One of the most interesting shows I’ve seen in the past year was a celebration of Django Reinhardt’s music at the Michigan Theatre. The Hot Club of San Francisco and The Hot Club of Detroit both performed- two gypsy jazz bands from very different towns, both with drawing heavily on the influence of Reinhardt’s music.
Django was the first and arguably still the most famous jazz musician to come from Europe. Raised in gypsy camps outside of Paris in the 1910’s, he started on the guitjo (a six-string banjo with the neck of a guitar) and eventually moved onto the guitar for his formative recordings in the late 20’s and early 30’s. Despite loosing his 3rd and 4th fingers on his left hand in a bad accident at the age of 18, he played all of his solos with his remaining two fingers, using the remaining stubs of his 3rd and 4th fingers for cord work.
When I listen to his music I find myself going back to two questions.
1: With jazz being such a quintessentially American music, born out the culture and spirit of black (and eventually white) Americans, what about Django’s culture can you hear in his music that’s different because of where he’s from? Does his European sensibility flavor the mood of his music? I don’t know if you can make many comparisons between gypsy-Parisian life and that of the forefathers of American Jazz, but I’d be curious to find out.

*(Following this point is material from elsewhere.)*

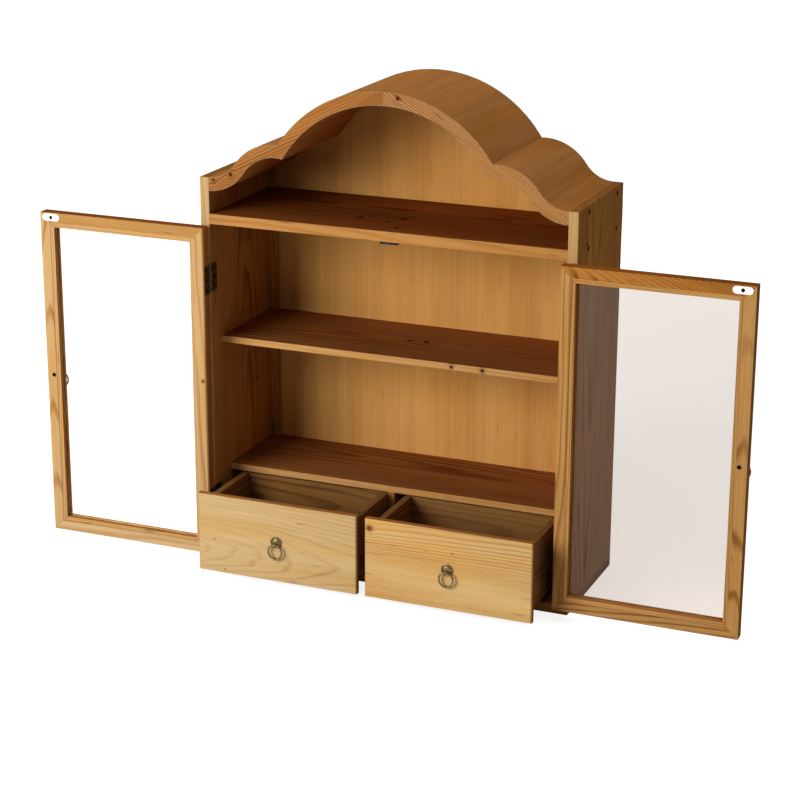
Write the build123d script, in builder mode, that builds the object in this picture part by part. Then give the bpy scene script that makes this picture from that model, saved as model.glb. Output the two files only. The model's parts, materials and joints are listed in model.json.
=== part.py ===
from build123d import *
from math import hypot
import os

# Wall cabinet with a cloud-shaped roof, two glazed doors and two drawers.
# Millimetres, +Z up, -Y out of the cabinet's front. The origin is the centre of the underside.
# It is modelled as it stands open: both doors folded flat outwards, both drawers pulled out.

# Carcase boards
CASE_WIDTH = 500.0
CASE_DEPTH = 180.0
SIDE_THICK = 12.0
BOTTOM_THICK = 12.0
TOP_SHELF_Z = 455.0
TOP_SHELF_THICK = 13.0
MIDDLE_SHELF_Z = 291.6
LOWER_SHELF_Z = 110.8
SHELF_THICK = 8.8
MIDDLE_SETBACK = 28.0
LOWER_SETBACK = 45.0
HOUSING_DEPTH = 4.0
DIVIDER_THICK = 9.0
BACK_THICK = 4.0
BATTEN_WIDTH = 13.0
BATTEN_DEPTH = 6.0

# Cloud-shaped roof: a crown arc, a cusp at each side, then an ogee down to the eaves
ROOF_PEAK_Z = 639.7
CUSP_X = 141.5
CUSP_Z = 563.1
EAVES_Z = 514.8
BULGE_RADIUS = 66.7
SWEEP_RADIUS = 44.3
ROOF_THICK = 17.2
CUSP_SHIFT = 6.0
RADIUS_SHIFT = 14.7
SKIN_THICK = 0.8

# Doors
DOOR_THICK = 15.0
DOOR_FLOOR_GAP = 2.5
DOOR_TOP_GAP = 1.0
MEETING_GAP = 2.4
FRAME_WIDTH = 19.5
LIP_THICK = 5.0
RABBET_WIDTH = 6.0
GLASS_THICK = 2.0
GLASS_GAP = 0.5
BEAD_SET = 0.5
BEAD_SLIT = 0.1
EASED_EDGE = 0.6
HINGE_EDGE_CHAMFER = 1.5

# Butt hinges
PIN_INSIDE = 1.25
PIN_FORWARD = 3.65
DOOR_PAST_PIN = 0.25
PIN_RADIUS = 1.1
PIN_CLEARANCE = 0.05
KNUCKLE_RADIUS = 2.2
KNUCKLE_ROOM = 0.3
HINGE_LENGTH = 37.5
HINGE_END_DISTANCE = 51.0
KNUCKLES = 5
LEAF_THICK = 1.0
SIDE_LEAF_WIDTH = 17.0
DOOR_LEAF_WIDTH = 13.5
LEAF_SCREWS = 3
LEAF_SCREW_MARGIN = 6.0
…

2: Is this the sound of music born of poverty? I find it to be energetic and light at the same time. To me it evokes the classic definition of the word ‘gay’- lighthearted and carefree; characterized by cheerfulness and pleasure. I feel at ease when I listen to it. And yet, Django didn’t arrive at as a hobby- it was a way to make ends meet. He was fortunate to find a way of expressing himself, making other people happy and get paid for it at the same time.
Growing up in Ann Arbor I owe thanks to the one and only Arwulf Arwulf, radio dj of ‘The Sunday Best’ on WEMU, for introducing me to this style of music. I never knew any of the performers, but always enjoyed listening. Happening upon the Hot Clubs of Detroit and San Francisco the other night was a happy accident.